December 18, 2009 · Leave a Comment

Before I keep writing about the visualization of trajectory data, I want to show something cool about inner products that I came across quite by accident today.

Imagine you have two sets of points in R^d, a and b, and you want to measure the distance between the two sets of points globally. This comes up all the time when doing clustering. One way of doing this is to consider the distance between the two point sets to be the minimum distance between any point in a and any other point in b: d_M(a, b) = min_{i,j} d(a_i, b_j). This is fine, but it is not a metric: two point sets might be different and have distance zero. You can also look at the max-min distance: d_H(a,b) = max_j min_i d(a_i, b_j). This is not symmetric, but we can then use the symmetric version d_S(a, b) = max(d_H(a, b), d_H(b, a)). This is fine, but it’s not what I want to write about today.

Yet another idea of computing the distance between clusters is to somehow take the average distance between points in a and b. We’ll look at the sum for now, but all of this applies to the average up to a constant factor, so d(a, b) = \sum_i \sum_j d(a_i, b_j). This seems like a reasonable way of computing the distance between clusters, but it takes quadratic time to compute. Can we fix this? Pretty much, and this is what we will do now.

Let’s start thinking about a slightly different distance function, namely, d(a,b)^2 = \sum_i \sum_j d(a_i, b_j)^2. It turns out that this sum can be evaluated exactly in linear time, and it’s very simple to show that.

First, recall that ||x||^2 = \langle x, x \rangle, and so ||a - b||^2 = \langle a - b, a - b \rangle = \langle a, a \rangle - 2\langle a, b \rangle + \langle b, b \rangle. Then,

d(a,b)^2 = \sum_i \sum_j \langle a_i - b_j, a_i - b_j \rangle

d(a,b)^2 = \sum_i \sum_j \langle a_i, a_i \rangle + \sum_i \sum_j \langle b_j, b_j \rangle - 2 \sum_i \sum_j \langle a_i, b_j \rangle

The first two terms of the right hand side can be evaluated in linear time, and what’s interesting about the last sum is that it turns out to be exactly zero.
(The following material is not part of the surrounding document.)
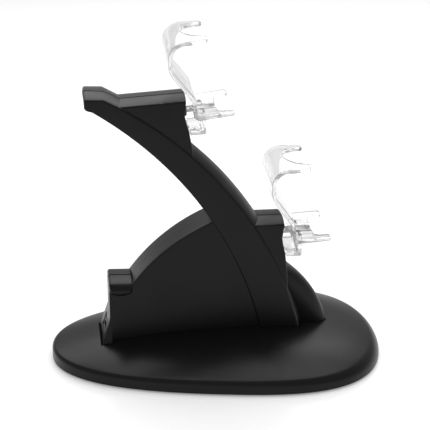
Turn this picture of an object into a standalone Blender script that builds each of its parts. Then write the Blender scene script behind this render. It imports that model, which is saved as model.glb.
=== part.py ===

To see that, we first write a_i and b_j in terms of cluster mean and their displacement: a_i = \mu_a + \delta_{ai}. The trick we will use is that \sum_i \delta_{ai} = 0, and, in particular, \sum_i \langle k, \delta_{ai} \rangle = \langle k, \sum_i \delta_{ai} \rangle = \langle k, 0 \rangle = 0. With this in mind everything else is trivial:

\sum_i \sum_j \langle a_i, b_j \rangle = \sum_i \sum_j \langle \mu_a + \delta_{ai}, \mu_b + \delta_{bj} \rangle
\sum_i \sum_j \langle a_i, b_j \rangle = \sum_i \sum_j \langle \mu_a , \mu_b \rangle + \langle \mu_a, \delta_{bj} \rangle + \langle \mu_b, \delta_{ai} \rangle + \langle \delta{ai}, \delta_{bj} \rangle

The last three terms are zero, and so

d(a,b)^2 = |b| \sum_i \langle a_i, a_i \rangle + |a| \sum_j \langle b_j, b_j \rangle - |a| |b| \langle \mu_a, \mu_b \rangle

With a little bit of rearranging, you can also write this as

d(a,b)^2 = |b| \sum_i ||\delta_{ai}||^2 + |a| \sum_j ||\delta_{bj}||^2 + |a| |b| d^2(\mu_a, \mu_b)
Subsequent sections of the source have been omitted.